-- begin Information given --
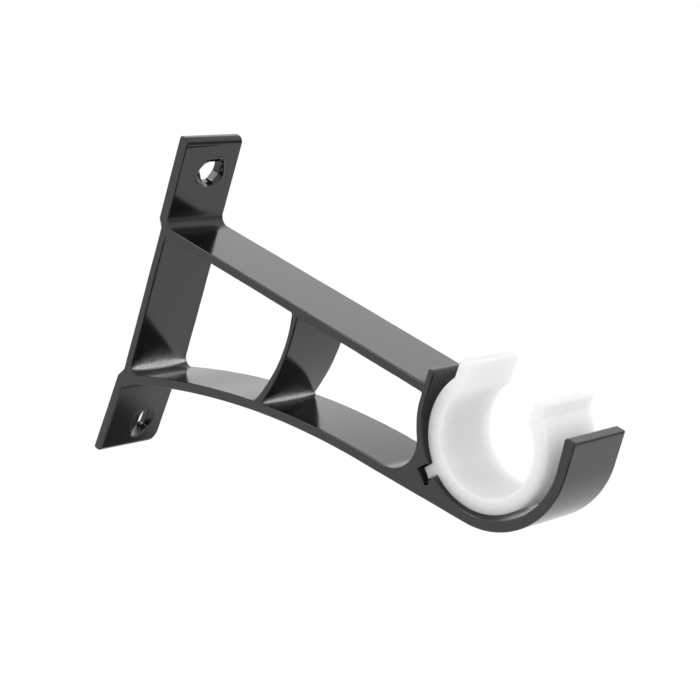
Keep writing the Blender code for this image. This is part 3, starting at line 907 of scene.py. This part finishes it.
def new_camera(scene, settings):
    """The camera, turned by its azimuth, elevation and roll."""
    camera = bpy.data.cameras.new("photo_camera")
    camera.sensor_width = film_width
    camera.lens = settings.lens
    camera.clip_start = nearest_seen
    camera.clip_end = furthest_seen
    eye = bpy.data.objects.new("photo_camera", camera)
    turn = (Matrix.Rotation(settings.camera_azimuth, 4, "Z")
            @ Matrix.Rotation(math.pi / 2 - settings.camera_elevation, 4, "X")
            @ Matrix.Rotation(settings.camera_roll, 4, "Z"))
    eye.matrix_world = Matrix.Translation(settings.camera_place) @ turn
    scene.collection.objects.link(eye)
    scene.camera = eye


class BRACKET_OT_stage(bpy.types.Operator):
    """Lay the pale floor, light it softly and set the camera"""

    bl_idname = "bracket.stage"
    bl_label = "Stage"

    def execute(self, context):
        scene = context.scene
        settings = scene.bracket_stage
        new_floor(scene, settings, cad_box[0][2] - settings.floor_drop)
        new_surroundings(scene, settings)
        for box in soft_boxes:
            new_lamp(scene, *box)
        for flag in flags:
            new_flag(scene, *flag)
        new_camera(scene, settings)
        scene.view_settings.view_transform = "Standard"
        return {"FINISHED"}


class BRACKET_PT_panel(bpy.types.Panel):
    """Sizes, colours and steps of the bracket"""

    bl_idname = "BRACKET_PT_panel"
    bl_label = "Curtain Pole Bracket"
    bl_space_type = "VIEW_3D"
    bl_region_type = "UI"
    bl_category = "Bracket"

    def draw(self, context):
        for name, group, operator in steps:
            box = self.layout.box()
            box.label(text=operator.bl_label)
            settings = getattr(context.scene, name)
            for setting in group.__annotations__:
                box.prop(settings, setting)
            box.operator(operator.bl_idname)


# What each step keeps on the scene, the group of its settings and its operator
steps = (
    ("bracket_body", BodySettings, BRACKET_OT_body),
    ("bracket_liner", LinerSettings, BRACKET_OT_liner),
    ("bracket_stage", StageSettings, BRACKET_OT_stage),
)


def register():
    for name, group, operator in steps:
        bpy.utils.register_class(group)
        bpy.utils.register_class(operator)
        setattr(bpy.types.Scene, name, PointerProperty(type=group))
    bpy.utils.register_class(BRACKET_PT_panel)


def unregister():
    bpy.utils.unregister_class(BRACKET_PT_panel)
    for name, group, operator in steps:
        delattr(bpy.types.Scene, name)
        bpy.utils.unregister_class(operator)
        bpy.utils.unregister_class(group)


def main():
    register()
    bpy.ops.bracket.body()
    bpy.ops.bracket.liner()
    bpy.ops.bracket.stage()


if __name__ == "__main__":
    main()
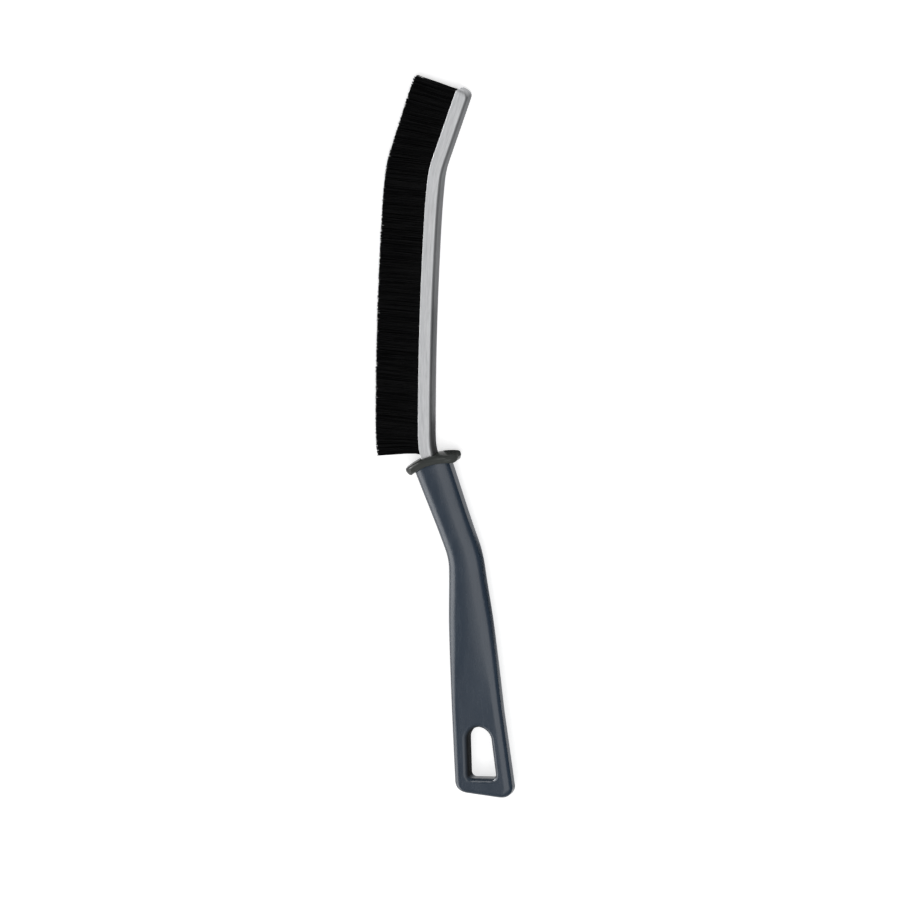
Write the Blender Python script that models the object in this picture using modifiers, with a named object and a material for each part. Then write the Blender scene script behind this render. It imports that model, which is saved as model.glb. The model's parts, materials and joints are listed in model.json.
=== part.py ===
"""A crevice cleaning brush: black filaments in a folded steel channel, on a moulded handle.

Units are metres and radians. Each piece is modelled in the brush's own plane: X runs from the
hang end to the tip, Y to the bristle side and Z out of the broad face, and the origin is the
centre of the guard. An empty then lays the whole brush down on its guard and its nose.
"""

import math

import bmesh
import bpy
from mathutils import Matrix, Vector

# Clearances and cuts
FIT_GAP = 0.0003             # between two pieces that touch
CUT_OVERRUN = 0.001          # how far a cutter runs past the face that it opens

# Handle: a straight neck, a bend and a straight grip that widens to the hang end
NECK_ANGLE = math.radians(21.0)
GRIP_ANGLE = math.radians(4.6)
NECK_LENGTH = 0.0278         # from the guard's centre to the bend
HANDLE_BEND_RADIUS = 0.028
GRIP_LENGTH = 0.0711         # from the bend to the end
HANG_FLAT_LENGTH = 0.0265    # the stretch of even thickness at the end

NECK_WIDTH = 0.0118
WAIST_WIDTH = 0.0105
PALM_WIDTH = 0.0139
HANG_WIDTH = 0.0163
END_WIDTH = 0.0187

NECK_THICKNESS = 0.0070
WAIST_THICKNESS = 0.0068
PALM_THICKNESS = 0.0064
END_THICKNESS = 0.0052

NECK_EDGE_RADIUS = 0.0020
WAIST_EDGE_RADIUS = 0.0019
PALM_EDGE_RADIUS = 0.0018
END_EDGE_RADIUS = 0.0016
END_CORNER_RADIUS = 0.0036   # of the end's two corners, seen on the broad face
END_TURN = math.radians(2.4)  # of the end, so that its back corner is the longer one
MOUTH_ROUNDING = 0.0003      # of the edges of the neck and the socket

WAIST_SHARE = 0.29           # the waist's place from the guard to the end, as a share
PALM_SHARE = 0.505           # the same for the palm

# Hang hole: an arch, wider at its foot, with round edges at both mouths
HOLE_MARGIN = 0.0054         # from the end to the hole's foot
HOLE_SETBACK = 0.00032       # of its middle from the grip's, to the back
HOLE_LENGTH = 0.0162
HOLE_FOOT_WIDTH = 0.0088
HOLE_SHOULDER_WIDTH = 0.0077
HOLE_ARCH_RISE = 0.0038
HOLE_ARCH_POWER = 1.1        # 1 for half an ellipse, and more for a sharper point
HOLE_CORNER_RADIUS = 0.0014
HOLE_EDGE_RADIUS = 0.0016
MOUTH_LIFT = 0.00002         # by which a mouth's rounding ends past the face

# Guard: a flange with round corners and a round rim, arched and domed towards the head
GUARD_LENGTH = 0.0176        # along its arch, in the brush's plane
GUARD_DEPTH = 0.0090
GUARD_THICKNESS = 0.00215    # at its rim
GUARD_DOME = 0.0008          # how much thicker its middle is
GUARD_RIM_RADIUS = 0.00105
GUARD_CORNER_RADIUS = 0.0035
GUARD_ARCH_RADIUS = 0.021
GUARD_SETBACK = 0.00037      # of its middle from the neck's, to the channel's back
GUARD_DROP = 0.0003          # of its rim from the guard's centre, to the handle

# Channel: a strip folded to a U, with a round closed nose and a tang in the handle
CHANNEL_WIDTH = 0.0050
CHANNEL_DEPTH = 0.00425
CHANNEL_WALL = 0.0005
CHANNEL_FOLD_RADIUS = 0.0009
NOSE_RADIUS = 0.0023         # seen on the broad side
NOSE_SIDE_RADIUS = 0.0016    # seen from the back
NOSE_LIP_RADIUS = 0.0009     # of the lips' corners at the tip
TANG_LENGTH = 0.0220         # from the guard's centre into the handle

# The channel's line from the guard to the tip: runs that turn more and more to its back
ROOT_RUN = 0.0003
ROOT_BEND_ANGLE = math.radians(17.5)
ROOT_BEND_RADIUS = 0.0165
ROOT_EASE_RADIUS = 0.065
SWEEP_ANGLE = math.radians(3.5)
SWEEP_RADIUS = 1.10
TIP_EASE_ANGLE = math.radians(2.8)
TIP_EASE_RADIUS = 0.245
TIP_BEND_ANGLE = math.radians(12.75)
TIP_BEND_RADIUS = 0.030
TIP_RUN = 0.0242

# Filaments: a strip folded round a wire, clamped in the channel
CORE_WIRE_RADIUS = 0.0006
FOLD_THICKNESS = 0.0005      # of the filaments between the wire and the channel's back
BRISTLE_REACH = 0.0142       # past the channel's lips
STRAND_GAP = 0.0004          # between two strands at their roots
STRAND_TIP_LENGTH = 0.00095  # a strand's tip, along the channel
STRAND_TIP_WIDTH = 0.00062   # and across it
GUARD_LEAN = math.radians(10.2)   # of the filaments next to the guard
TIP_LEAN = math.radians(13.0)     # of the filaments at the tip, the other way
GUARD_LIFT = 0.0013          # how far the guard pushes the last filaments along
LIFT_FADE = 0.009            # the distance along the channel over which that fades
LIFT_RISE = 0.0015           # the distance along a filament over which it starts
KNEE_REACH = 0.0028          # where a pushed filament has its knee

# Counts
EDGE_STEPS = 5
FOLD_STEPS = 3
NOSE_STEPS = 5
ARCH_STEPS = 12
DOME_STEPS = 6
GUARD_STATIONS = 6
GUARD_CORNER_STEPS = 6
HANDLE_STATIONS = 30
CHANNEL_STATIONS = 64
WIRE_POINTS = 48
PACKS = 12
PACK_STRANDS = 8             # along the channel
STRAND_ROWS = 4              # across it
KNEED_PACKS = 1

HANDLE_BEND_ANGLE = NECK_ANGLE - GRIP_ANGLE
HANDLE_RUNS = [
    (-NECK_LENGTH, 0.0),
    (-HANDLE_BEND_RADIUS * HANDLE_BEND_ANGLE, -HANDLE_BEND_ANGLE),
    (-GRIP_LENGTH, 0.0),
]
HANDLE_LENGTH = -sum(length for length, turn in HANDLE_RUNS)
NECK_TOP = GUARD_THICKNESS / 2 + GUARD_DROP + FIT_GAP
GUARD_TOP = GUARD_THICKNESS / 2 - GUARD_DROP + GUARD_DOME

ROOT_EASE_ANGLE = NECK_ANGLE - ROOT_BEND_ANGLE
HEAD_RUNS = [
    (ROOT_RUN, 0.0),
    (ROOT_BEND_RADIUS * ROOT_BEND_ANGLE, -ROOT_BEND_ANGLE),
    (ROOT_EASE_RADIUS * ROOT_EASE_ANGLE, -ROOT_EASE_ANGLE),
    (SWEEP_RADIUS * SWEEP_ANGLE, -SWEEP_ANGLE),
    (TIP_EASE_RADIUS * TIP_EASE_ANGLE, -TIP_EASE_ANGLE),
    (TIP_BEND_RADIUS * TIP_BEND_ANGLE, -TIP_BEND_ANGLE),
    (TIP_RUN, 0.0),
]
HEAD_LENGTH = sum(length for length, turn in HEAD_RUNS)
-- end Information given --
- [Short problem]
Retype only this portion of the data above: the line containing "Write the Blender Python", the line containing "CUT_OVERRUN = 0.001", and all lines between them, exactly.

- [Reply to the exercise]
Write the Blender Python script that models the object in this picture using modifiers, with a named object and a material for each part. Then write the Blender scene script behind this render. It imports that model, which is saved as model.glb. The model's parts, materials and joints are listed in model.json.
=== part.py ===
"""A crevice cleaning brush: black filaments in a folded steel channel, on a moulded handle.

Units are metres and radians. Each piece is modelled in the brush's own plane: X runs from the
hang end to the tip, Y to the bristle side and Z out of the broad face, and the origin is the
centre of the guard. An empty then lays the whole brush down on its guard and its nose.
"""

import math

import bmesh
import bpy
from mathutils import Matrix, Vector

# Clearances and cuts
FIT_GAP = 0.0003             # between two pieces that touch
CUT_OVERRUN = 0.001          # how far a cutter runs past the face that it opens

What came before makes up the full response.